While awaiting a decision on the U.S. Department of Justice’s antitrust lawsuit, Google faces potential jeopardy to its agreement with Apple.

The existing arrangement, where Google serves as the default search engine on Safari for iPhones, could be at risk if the court rules against Google.

To lessen this risk, Google is promoting its Google Search and Chrome apps to iPhone users for browsing. Nevertheless, these initiatives have achieved only modest success so far.

Modest Gains In App Adoption

In the last five years, Google has raised its share of iPhone searches conducted through its apps from 25% to just over 30%.

While this shows improvement, it still lags behind Google’s internal goal of reaching 50% by 2030.

To achieve this, the company has implemented diverse marketing strategies, highlighting features such as Lens image search and enhancements to the Discover feed.

However, Safari’s default position on iPhones continues to present a significant challenge.

Financial Stakes & Market Dynamics

The financial stakes are significant for both Google and Apple due to this ongoing competition.

In 2023, Google reportedly paid Apple more than $20 billion to uphold its role as Safari’s default search engine.

By persuading more users to use its own apps, Google seeks to decrease these payments and strengthen its position in upcoming talks.

Antitrust Lawsuit & Potential Consequences

Google’s business model faces a significant threat from the ongoing antitrust lawsuit.

A potential loss in the case might mean losing access to about 70% of searches conducted on iPhones, which make up roughly half of all smartphones in the U.S.

Such an outcome could have repercussions on Google’s mobile search advertising revenue, which surpassed $207 billion in 2023.

New Initiatives & Leadership

To tackle these challenges, Google has recruited new talent, such as Robby Stein, a former executive from Instagram and Yahoo.

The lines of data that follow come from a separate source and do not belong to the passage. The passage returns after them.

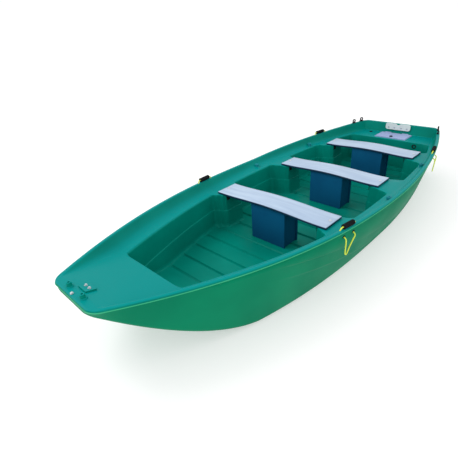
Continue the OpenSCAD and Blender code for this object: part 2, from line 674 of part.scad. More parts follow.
// The bolts' heads are sunk flush, so that a motor's clamp lies flat on the pad
module motor_pad_bolts() {
  color(steel) for (y = pad_bolt_y) translate([pad_inner_x + pad_t, y, pad_bolt_z])
    rotate([0, 90, 0]) rotate_extrude($fn = 48) polygon([
      [0, -pad_bolt_l], [bolt_d / 2, -pad_bolt_l], [bolt_d / 2, -pad_head_h - gap],
      [pad_head_r, -gap], [0, -gap]
    ]);
}

// Hatch in the stern deck, hinged along its aft edge
hinge_r = 5;
hinge_pin_r = 2;
hinge_x = hatch_aft_x + 5;
hinge_z = ledge_h + hatch_flange_t + gap + hinge_r;
hinge_y = 95;
knuckle_l = 22;
lid_t = 5;
lid_edge = 6;
module hinge_row(n, r, h) {
  for (s = [-1, 1]) translate([hinge_x, s * hinge_y + n * (knuckle_l + gap), hinge_z])
    rotate([90, 0, 0]) cylinder(h = h, r = r, center = true, $fn = 48);
}
module hatch_frame() {
  color("#98a4c4") difference() {
    union() {
      translate([hatch_aft_x, -hatch_w / 2, ledge_h]) cube([hatch_l, hatch_w, hatch_flange_t]);
      translate([hatch_x, 0, ledge_h + 1 - hatch_collar_h / 2])
        cube([hatch_cut_l - 2 * gap, hatch_cut_w - 2 * gap, hatch_collar_h], center = true);
      for (n = [-1, 1]) {
        hinge_row(n, hinge_r, knuckle_l);
        for (s = [-1, 1]) translate([hinge_x - hinge_r, s * hinge_y + n * (knuckle_l + gap) - knuckle_l / 2, ledge_h])
          cube([2 * hinge_r, knuckle_l, hinge_z - ledge_h]);
      }
    }
    translate([hatch_x + 4, 0, ledge_h]) cube([hatch_cut_l - 20, hatch_cut_w - 12, 60], center = true);
    for (n = [-1, 1]) hinge_row(n, hinge_pin_r + 0.05, knuckle_l + 2);
  }
}
lid_x0 = hinge_x + hinge_r + 1;
lid_x1 = hatch_aft_x + hatch_l - lid_edge;
lid_z = ledge_h + hatch_flange_t + gap;
latch_in = 36;           // latch centre to the lid's fore edge
latch_x = lid_x1 - latch_in;
latch_arm_w = 8;
latch_arm_l = 34;        // reach of the arm from the shaft's centre, and its tail behind it
latch_tail = 6;
latch_shaft_r = 4;
module hatch_lid() {
  color("#b9c2e0") difference() {
    union() {
      translate([lid_x0, -hatch_w / 2 + lid_edge, lid_z]) cube([lid_x1 - lid_x0, hatch_w - 2 * lid_edge, lid_t]);
      translate([hatch_x + 4, 0, lid_z - 4]) cube([hatch_cut_l - 28, hatch_cut_w - 20, 8], center = true);
      hinge_row(0, hinge_r, knuckle_l);
      for (s = [-1, 1]) translate([hinge_x, s * hinge_y - knuckle_l / 2, lid_z + 2])
        cube([lid_x0 - hinge_x + 1, knuckle_l, lid_t - 2]);
    }
    hinge_row(0, hinge_pin_r + 0.05, knuckle_l + 2);
    translate([latch_x, 0, lid_z - 20]) cylinder(h = 40, r = latch_shaft_r + 0.05, $fn = 48);
    translate([hatch_x + 4, 0, lid_z - 9]) cube([hatch_cut_l - 44, hatch_cut_w - 36, 12], center = true);
  }
}
module hatch_pin() {
  color(steel) hinge_row(0, hinge_pin_r, 3 * knuckle_l + 2 * gap);
}
module hatch_latch() {
  color(black) {
    translate([latch_x, 0, lid_z + lid_t + 0.2]) difference() {
      cylinder(h = 7, d = 34, $fn = 64);
      translate([-12, -2, 4]) cube([24, 4, 4]);
    }
    translate([latch_x, 0, lid_z - 32]) cylinder(h = 34 + lid_t, r = latch_shaft_r, $fn = 48);
    translate([latch_x - latch_arm_w / 2, -latch_tail, lid_z - 32]) cube([latch_arm_w, latch_arm_l + latch_tail, 5]);
  }
}

// A black plug in the deck beside the hatch, and the ring round the hose hole below it
plug_y = 282;
plug_back = 106;
module deck_plug() {
  color(black) translate([stern_x + plug_back, -plug_y, ledge_h - 8]) {
    cylinder(h = 10, d = 20, $fn = 48);
    translate([0, 0, 8]) rotate_extrude($fn = 48)
      polygon([[0, 0], [17, 0], [17, 2], [14, 5], [0, 6]]);
  }
}
module bulkhead_cap() {
  color(black) translate([cap_x, cap_y, cap_z]) rotate([0, 90, 0]) difference() {
    union() {
      translate([0, 0, -14]) cylinder(h = 18, d = cap_bore + 6, $fn = 64);
      translate([0, 0, 1]) cylinder(h = 4, d = cap_bore + 18, $fn = 64);
    }
    translate([0, 0, -20]) cylinder(h = 40, d = cap_bore, $fn = 64);
  }
}
module drain_flange() {
  color(black) on_transom(drain_z) difference() {
    union() {
      translate([0, 0, gap / 2]) cylinder(h = drain_flange_t, d = drain_bore + 30, $fn = 64);
      translate([0, 0, -hull_wall - 6]) cylinder(h = hull_wall + 8, d = drain_bore + 5, $fn = 64);
    }
    translate([0, 0, -30]) cylinder(h = 60, d = drain_bore, $fn = 64);
  }
}
module drain_plug() {
  color(black) on_transom(drain_z) {
    translate([0, 0, -9]) cylinder(h = 9 + drain_flange_t + 2, d = drain_bore - 0.1, $fn = 64);
    translate([0, 0, drain_flange_t + gap]) cylinder(h = 5, d = drain_bore + 10, $fn = 64);
    translate([-3, -12, drain_flange_t + 5]) cube([6, 24, 9]);
  }
}

// Bow fittings
bollard_y = 72;
bollard_back = 38;
module bow_bollards() {
  x = bow_x - bollard_back;
  color(hull_green) for (s = [-1, 1]) translate([x, s * bollard_y, deck_z(x) - 5]) rotate_extrude($fn = 48)
    polygon([[0, 0], [20, 0], [20, 6], [15, 10], [12.5, 24], [13.5, 28], [11.5, 31], [6, 31], [5, 20], [0, 20]]);
}
plate_back = 94;
module on_foredeck(x, y) {
  translate([x, y, deck_z(x)]) rotate([0, -deck_pitch, 0]) children();
}
module bow_plate() {
  color(hull_green) on_foredeck(bow_x - plate_back, 0) translate([-30, -38, -2]) cube([60, 76, 11]);
}
front_bolt_back = 16;
module hex_bolt(l) {
  cylinder(h = 2, r = 8.5, $fn = 48);
  cylinder(h = 8, r = 6.5, $fn = 6);
  translate([0, 0, -l]) cylinder(h = l + 1, r = 4, $fn = 32);
}
module bow_bolts() {
  color(steel) {
    for (s = [-1, 1]) on_foredeck(bow_x - plate_back, s * 18) translate([0, 0, 9]) hex_bolt(24);
    translate([bow_x - front_bolt_back, 0, rim_z(bow_x - front_bolt_back)]) hex_bolt(10);
  }
}

hull_shell();
cockpit_liner();
floor_foam();
side_foam();  // side_foam_port
mirror([0, 1, 0]) side_foam();  // side_foam_starboard
bow_foam();
keel_skids();
bench_names = ["fore", "middle", "aft"];
for (b = [0 : 2]) {
  n = bench_names[b];
  bench_board(b);
  bench_bolts(b);
  bench_brackets(b);
  pedestal_panel(b, 1);
  pedestal_panel(b, -1);
  pedestal_sides(b);
  pedestal_rails(b);
  pedestal_screws(b);
}
for (s = [1, -1], i = [0, 1]) {
  n = str(s > 0 ? "port" : "starboard", i == 0 ? "_fore" : "_aft");
  rowlock_socket(s, i);
  handle_grip(s, i);
  handle_rope(s, i);
}
rope_bushes();
quarter_eyes(1);  // quarter_eyes_port
quarter_eyes(-1);  // quarter_eyes_starboard
motor_pad_inner();
motor_pad_outer();
motor_pad_bolts();
hatch_frame();
hatch_lid();
hatch_pin();
hatch_latch();
deck_plug();
bulkhead_cap();
drain_flange();
drain_plug();
bow_bollards();
bow_plate();
bow_bolts();
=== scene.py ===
"""A flat-bottomed plastic fishing boat, dressed around its frame.

Metres, in the frame's own axes: +X towards the bow, +Y to port, +Z up, with the
origin amidships on the centreline at the underside of the keel skids.
"""

import json
import math

import bmesh
import bpy
import numpy as np
from mathutils import Matrix, Vector


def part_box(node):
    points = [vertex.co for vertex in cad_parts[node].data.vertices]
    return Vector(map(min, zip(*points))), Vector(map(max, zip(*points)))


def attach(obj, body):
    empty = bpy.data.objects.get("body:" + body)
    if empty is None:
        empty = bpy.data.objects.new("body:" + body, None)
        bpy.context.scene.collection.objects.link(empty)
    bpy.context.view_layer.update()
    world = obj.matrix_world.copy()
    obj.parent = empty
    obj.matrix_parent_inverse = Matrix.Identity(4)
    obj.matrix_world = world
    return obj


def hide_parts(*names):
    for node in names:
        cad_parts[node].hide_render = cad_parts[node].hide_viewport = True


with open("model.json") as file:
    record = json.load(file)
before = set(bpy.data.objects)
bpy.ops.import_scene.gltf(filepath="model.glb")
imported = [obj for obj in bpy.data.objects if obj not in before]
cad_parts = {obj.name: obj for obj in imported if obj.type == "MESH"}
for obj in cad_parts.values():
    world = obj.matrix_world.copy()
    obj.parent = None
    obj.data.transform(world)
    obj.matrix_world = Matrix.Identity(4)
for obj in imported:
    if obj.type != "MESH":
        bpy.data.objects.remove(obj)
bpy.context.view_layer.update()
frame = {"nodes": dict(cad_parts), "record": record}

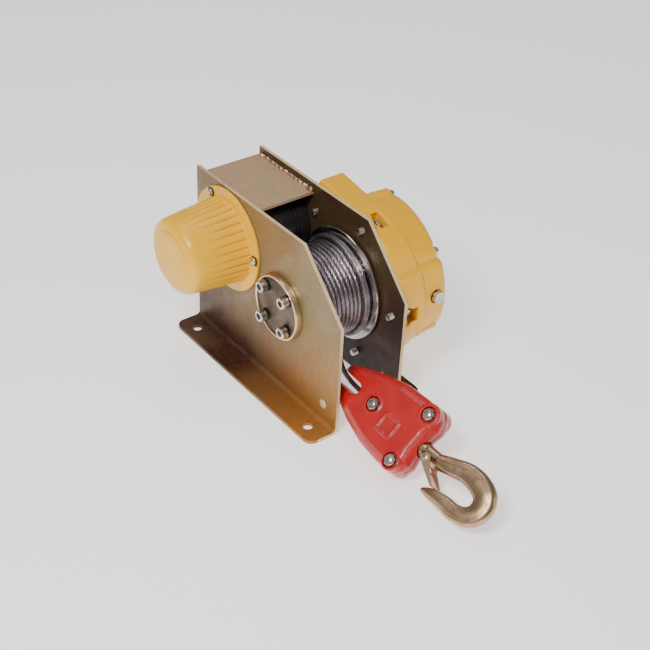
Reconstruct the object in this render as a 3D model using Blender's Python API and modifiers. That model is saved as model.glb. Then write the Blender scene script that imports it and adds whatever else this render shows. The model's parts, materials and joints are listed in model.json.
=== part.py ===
"""Wire rope puller: a small electric winch with its hook block.

Two bent side plates carry a rope drum. The motor lies behind the drum and drives it
through a two-stage gearbox on the far plate. +X runs along the drum from the motor cover
to the gearbox, -Y is the side that the rope leaves from, and +Z is up. The origin is on
the ground, under the middle of the winch without its rope and hook block.
"""

import math

import bmesh
import bpy
from mathutils import Matrix, Vector

MM = 0.001
GAP = 0.3 * MM                      # between two pieces that touch

# Frame of the winch
PLATE_T = 4.5 * MM                  # side plate thickness
INNER_SPAN = 88.0 * MM              # between the side plates
PLATE_LENGTH = 290.6 * MM
PLATE_HEIGHT = 223.4 * MM
SLOPE_START = 217.0 * MM            # along the top edge, from the back
SLOPE_END_Z = 149.2 * MM            # where the slope meets the front edge
FOOT_REACH = 37.6 * MM              # beyond the plate's outer face
FOOT_BEND_R = 5.0 * MM
FOOT_CORNER_R = 12.0 * MM
FOOT_HOLE_R = 6.0 * MM
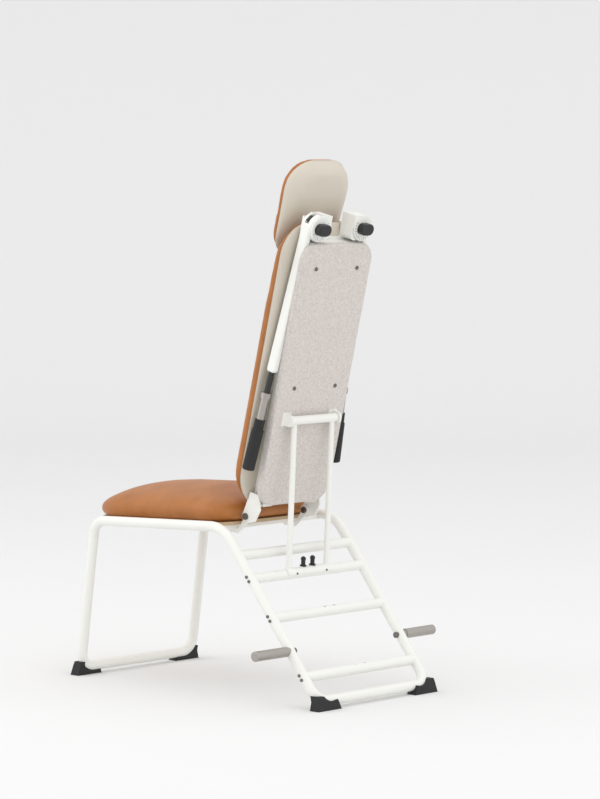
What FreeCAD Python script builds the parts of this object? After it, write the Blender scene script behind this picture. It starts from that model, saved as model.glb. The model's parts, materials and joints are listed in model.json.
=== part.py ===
"""Adjustable treatment bench: seat on a bent tube frame, reclining backrest held by a ladder prop.

Millimetres, +Z up. X runs across the bench (+X is the sitter's left), -Y is the front of the
seat, +Y the rear. The frame is laid out with Y measured from the front of the front feet, and
every piece is moved by -CENTRE_Y when it is written, so the origin is the middle of the footprint
box on the floor. Backrest pieces are built in the backrest's own frame (x across, n rearward
across its thickness, u up its length from the hinge) and then leaned back.
"""
import FreeCAD
import Part
import math
import os

V = FreeCAD.Vector
X_AXIS = V(1, 0, 0)
Y_AXIS = V(0, 1, 0)
Z_AXIS = V(0, 0, 1)

# ---- overall frame ----
TUBE_R = 12.7            # outer radius of every frame tube
TUBE_WALL = 2.0          # steel tube wall
TRACK_HALF = 204.0       # side tubes' centre planes at x = +/- this
FLOOR_GAP = 8.0          # floor bars' underside above the floor
FRONT_BAR_Y = 3.0        # front floor bar centre
REAR_BAR_Y = 826.5       # rear floor bar centre
KNEE_Y = 56.0            # where the front leg's line meets the seat rail's line
KNEE_Z = 405.0
HIP_Y = 511.5            # where the seat rail's line meets the slanted rear leg's line
HIP_Z = 423.0
KNEE_BEND_R = 40.0
HIP_BEND_R = 90.0
FLOOR_BEND_R = 40.0      # corner between a leg and its floor bar
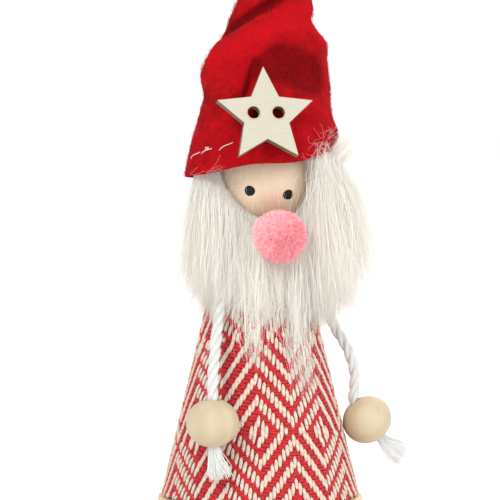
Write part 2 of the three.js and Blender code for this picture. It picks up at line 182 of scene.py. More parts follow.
class TomteHat(bpy.types.PropertyGroup):
    """The felt hat and its star."""

    felt: colour_prop("Felt", "Colour of the felt", (0.40, 0.0032, 0.0072))
    thickness: length_prop("Felt thickness", "Thickness of the felt", 0.0013, 0.0003)
    fuzz: number_prop("Fuzz fibres", "How many short fibres stand on the felt", 9500)
    star_radius: length_prop("Star radius", "From the star's middle to a point", 0.0145, 0.01)
    star_thickness: length_prop("Star thickness", "Thickness of the plywood", 0.0025, 0.0005)


class TomteFur(bpy.types.PropertyGroup):
    """The beard and hair, and the pompom."""

    pile: colour_prop("Fur", "Colour of the pile", (0.895, 0.87, 0.805))
    thickness: length_prop("Hair thickness", "Radius of a hair at its root", 0.000056, 0.00002)
    pompom: colour_prop("Pompom", "Colour of the pompom", (1.0, 0.36, 0.41))
    pompom_fibres: number_prop("Pompom fibres", "How many fibres stand on the pompom", 10500)


class TomteArms(bpy.types.PropertyGroup):
    """The arm cord and the beads."""

    diameter: length_prop("Cord diameter", "Across the twisted cord", 0.0032, 0.0005)
    lay: length_prop("Lay", "Length of one full turn of a strand", 0.0125, 0.002)
    cotton: colour_prop("Cotton", "Colour of the cord", (0.64, 0.64, 0.62))
    bead_radius: length_prop("Bead radius", "Across the bead's bore", 0.0075, 0.004)
    bead_length: length_prop("Bead length", "Along the bead's bore", 0.0128, 0.004)


class TomteWood(bpy.types.PropertyGroup):
    """The bare wood of the head, hands, base and star, and its darker grain."""

    head: colour_prop("Head wood", "Colour of the head", (0.775, 0.615, 0.45))
    head_grain: colour_prop("Head grain", "Colour of the head's grain", (0.745, 0.58, 0.415))
    bead: colour_prop("Bead wood", "Colour of the hands", (0.575, 0.485, 0.325))
    bead_grain: colour_prop("Bead grain", "Colour of the hands' grain", (0.51, 0.41, 0.262))
    base: colour_prop("Base wood", "Colour of the base", (0.74, 0.56, 0.36))
    base_grain: colour_prop("Base grain", "Colour of the base's grain", (0.60, 0.42, 0.25))
    star: colour_prop("Star wood", "Colour of the star", (0.52, 0.49, 0.40))
    star_grain: colour_prop("Star grain", "Colour of the star's grain", (0.445, 0.40, 0.315))


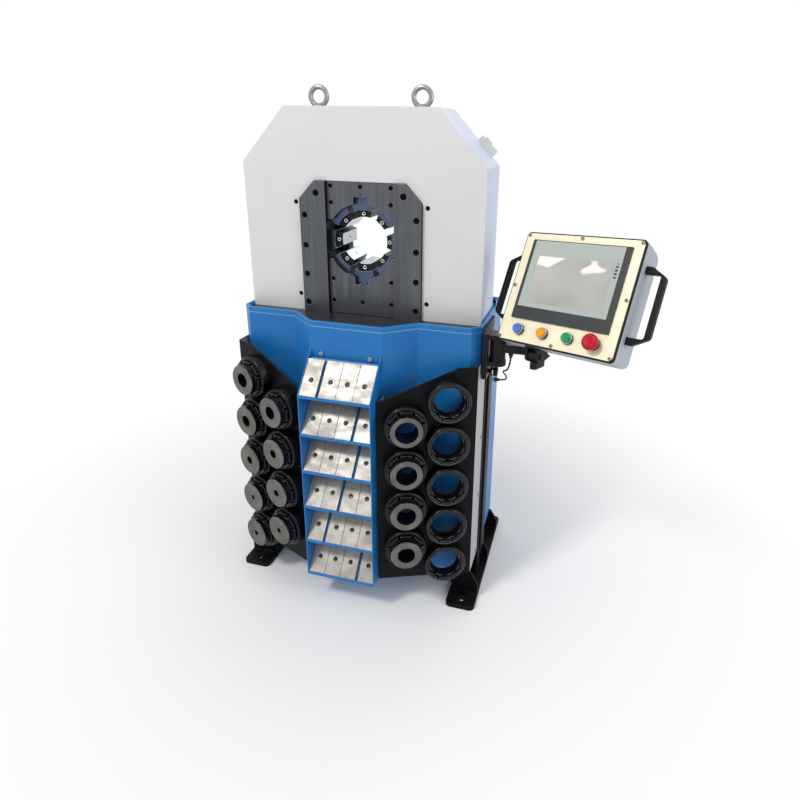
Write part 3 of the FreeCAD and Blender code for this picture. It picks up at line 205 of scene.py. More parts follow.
# the panel's cable, from under the arm to the cabinet's side
panelCable = {
    "route": (
        (0.441, -0.134, 0.806),
        (0.441, -0.134, 0.780),
        (0.432, -0.102, 0.746),
        (0.420, -0.050, 0.718),
        (0.405, 0.010, 0.692),
        (0.394, 0.066, 0.664),
        (0.400, 0.110, 0.636),
        (0.398, 0.138, 0.606),
        (0.3603, 0.138, 0.606),
    ),
    "radius": 0.0025,
    "length": 0.3867,
    "still": (0.441, -0.134, 0.69),
    "swung": (0.441, -0.134, 0.80),
    "smoothBelow": 50.0,
}


def makeCable():
    curve = bpy.data.curves.new("panelCable", "CURVE")
    curve.dimensions = "3D"
    curve.resolution_u = 16
    curve.bevel_resolution = 4
    curve.use_fill_caps = True
    spline = curve.splines.new("NURBS")
    route = panelCable["route"]
    spline.points.add(len(route) - 1)
    for point, place in zip(spline.points, route):
        point.co = (*place, 1.0)
    spline.order_u = 3
    spline.use_endpoint_u = True
    cable = bpy.data.objects.new("panelCable", curve)
    scene.collection.objects.link(cable)
    bareLine = bpy.data.meshes.new_from_object(cable)
    middleLine = [tuple(vertex.co) for vertex in bareLine.vertices]
    curve.bevel_depth = panelCable["radius"]
    pickOnly(cable)
    bpy.ops.object.convert(target="MESH")
    bpy.ops.object.mode_set(mode="EDIT")
    mergePoints()
    faceOutwards()
    bpy.ops.object.mode_set(mode="OBJECT")
    smoothPiece(cable, panelCable["smoothBelow"])
    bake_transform(cable)
    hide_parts("control_cable")
    return cable, middleLine


cableGland = {
    "profile": ((0.0068, 0.0), (0.0068, 0.0052), (0.0062, 0.006), (0.0058, 0.0062), (0.0058, 0.0095),
                (0.0046, 0.0108), (0.0033, 0.016)),
    "nut": ((0.007616, 0.0006), (0.007616, 0.006)),
    "segments": 24,
    "flats": 6,          # the nut's sides
    "ends": (("armGland", "arm", 0, (0.0, 0.0, -1.0)), ("sideGland", "machine", -1, (1.0, 0.0, 0.0))),
}


def makeGlands():
    gland = turnShape("cableGland", cableGland["profile"], cableGland["segments"])
    nut = turnShape("glandNut", cableGland["nut"], cableGland["flats"])
    gland = joinPieces([gland, nut], "cableGland")
    glands = []
    for name, body, end, way in cableGland["ends"]:
        twin = copyPiece(gland, name, pointing(panelCable["route"][end], way, (0.0, 1.0, 0.0)))
        smoothPiece(twin)
        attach(twin, body)
        glands.append(twin)
    bpy.data.objects.remove(gland)
    return glands


cable, cableLine = makeCable()
glands = makeGlands()
print("cable and glands ready")


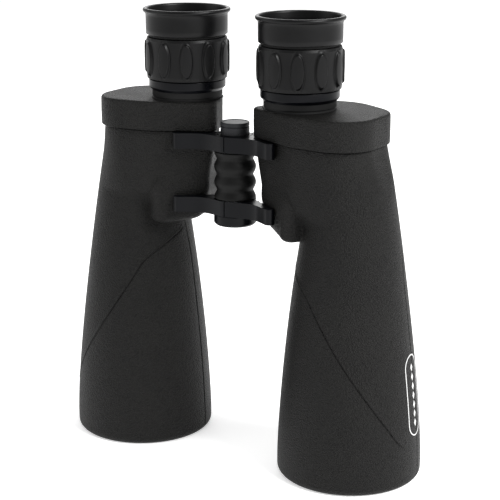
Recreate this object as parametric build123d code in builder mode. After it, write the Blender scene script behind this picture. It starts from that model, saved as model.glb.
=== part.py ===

Stein’s current role involves spearheading initiatives aimed at persuading iPhone users to adopt Google’s mobile apps. He is exploring strategies to enhance the appeal of these apps, including the possible integration of generative AI technologies.

Looking Ahead

As the antitrust ruling looms, Google’s success in enticing users to its apps will dictate its hold on the search market.

We’ll closely monitor how Google addresses these obstacles and whether it can lessen its dependency on Safari.